Im Übrigen kann sich eine vertrauensgeschützte
Disposition schon daraus ergeben, dass für die
Steuerpflichtigen aufgrund der langjährigen Rechtsprechung
kein Anlass zu anderweitigen Gestaltungen bestand, etwa zur
Veräußerung eines verlustbehafteten Betriebes oder zur
sonstigen Aufdeckung von stillen Reserven noch zu Lebzeiten des
Erblassers.
Der Große Senat des BFH weist des
Weiteren darauf hin, dass die von ihm im Hinblick auf die
Besonderheiten der hier zu beurteilenden Sachlage ausnahmsweise
getroffene enge Übergangsregelung keinen abschließenden
Charakter besitzt. Der Finanzverwaltung bleibt es deshalb
unbenommen, auf der Grundlage der §§ 163 und 227 AO einen
weitergehenden typisierenden Vertrauensschutz zu gewähren.

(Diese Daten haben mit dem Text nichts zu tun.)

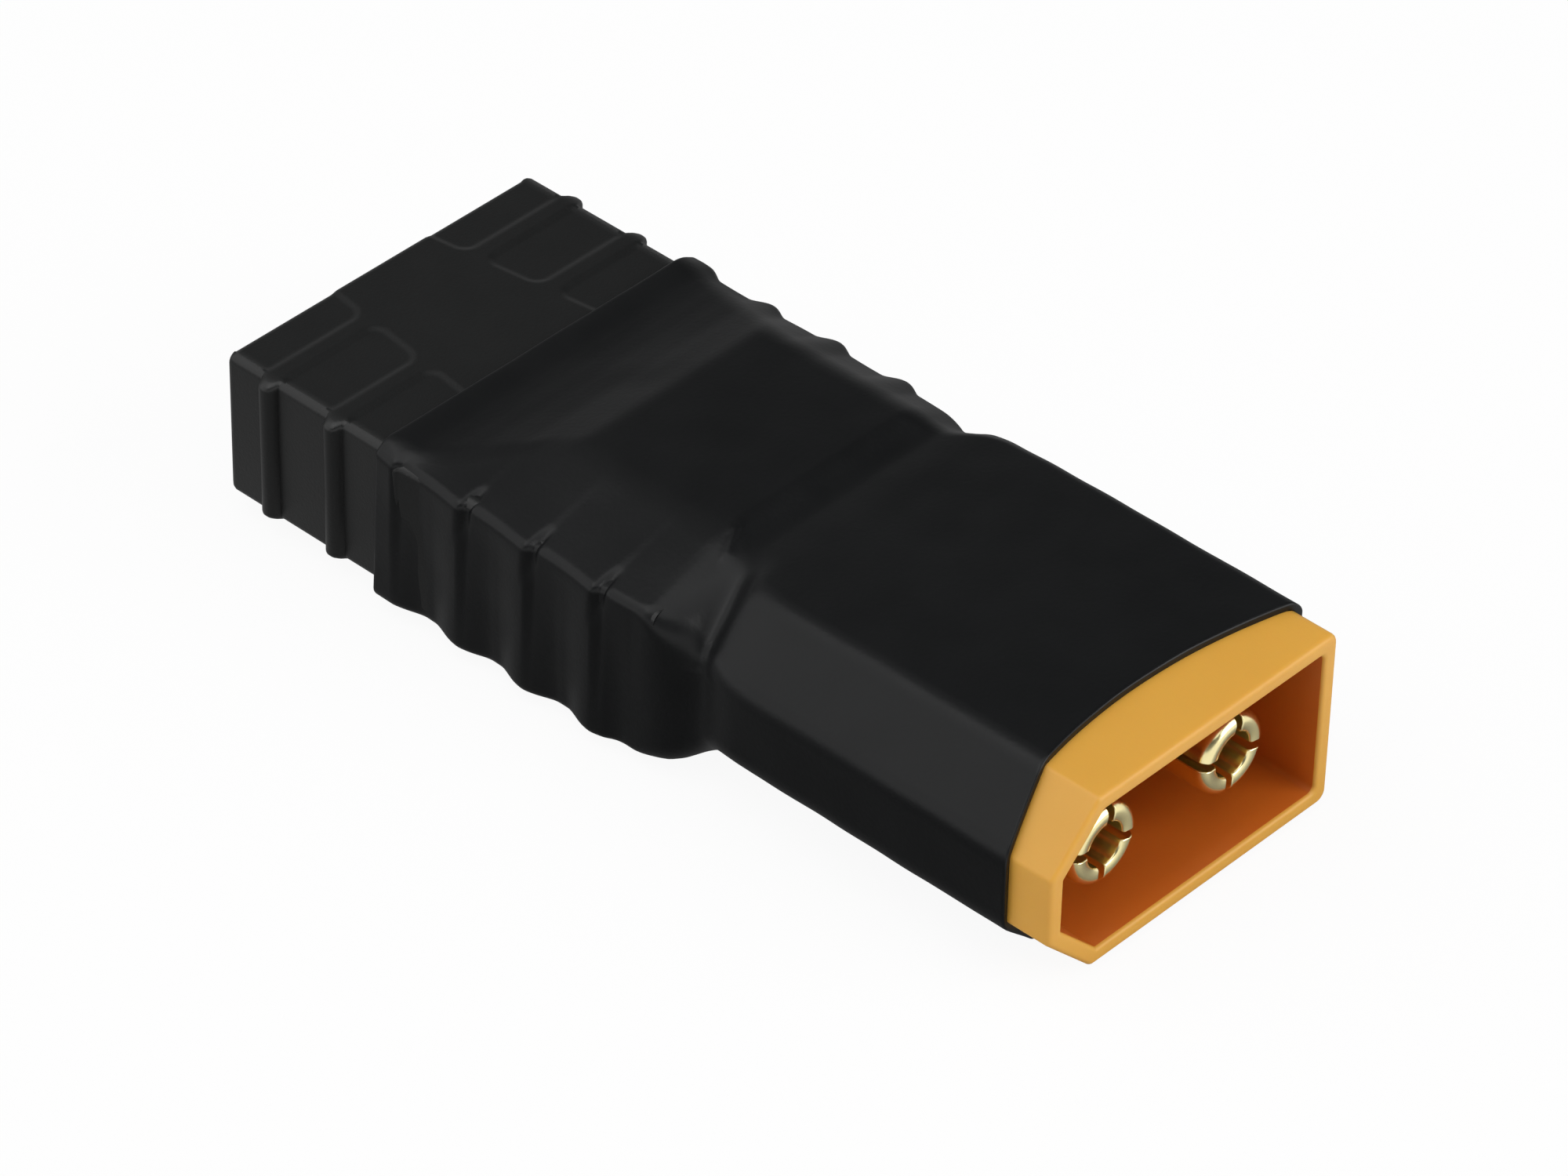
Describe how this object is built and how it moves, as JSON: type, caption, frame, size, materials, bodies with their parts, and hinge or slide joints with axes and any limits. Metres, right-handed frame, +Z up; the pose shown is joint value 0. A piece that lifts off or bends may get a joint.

Darüber hinaus kann auch künftig in
seltenen und extrem gelagerten Konstellationen eine auf den
entsprechenden Einzelfall bezogene abweichende Steuerfestsetzung
(§ 163 AO) oder ein Steuererlass (§ 227 AO) in Betracht
kommen (vgl. hierzu auch BFH-Beschluss vom 29.3.2000 I R 76/99,
BFHE 191, 353, BStBl II 2000, 622 = SIS 00 09 18, unter
III.2.d).
V. Der Große Senat des BFH beantwortet
die erste Rechtsfrage daher wie folgt:
|
Der Erbe kann einen vom Erblasser nicht
ausgenutzten Verlustabzug nach § 10d EStG nicht bei seiner
eigenen Veranlagung zur Einkommensteuer geltend machen. Jedoch ist
die bisherige gegenteilige Rechtsprechung des BFH aus Gründen
des Vertrauensschutzes weiterhin in allen Erbfällen
anzuwenden, die bis zum Ablauf des Tages der Veröffentlichung
dieses Beschlusses eingetreten sind.
|
E. Keine Entscheidung des Großen Senats
des BFH über die vorgelegte zweite Rechtsfrage
Da der Große Senat des BFH die
vorgelegte erste Rechtsfrage im Grundsatz verneint hat,
erübrigt sich eine Stellungnahme zu der vom vorlegenden Senat
nur hilfsweise gestellten zweiten Rechtsfrage.
Nach Beantwortung der ersten Vorlagefrage
durch den Großen Senat des BFH kommt der Klärung der
zweiten Rechtsfrage eine rechtliche Relevanz nur mehr für die
Vergangenheit zu. Deren grundsätzliche Bedeutung i.S. von
§ 11 Abs. 4 FGO ist damit entfallen.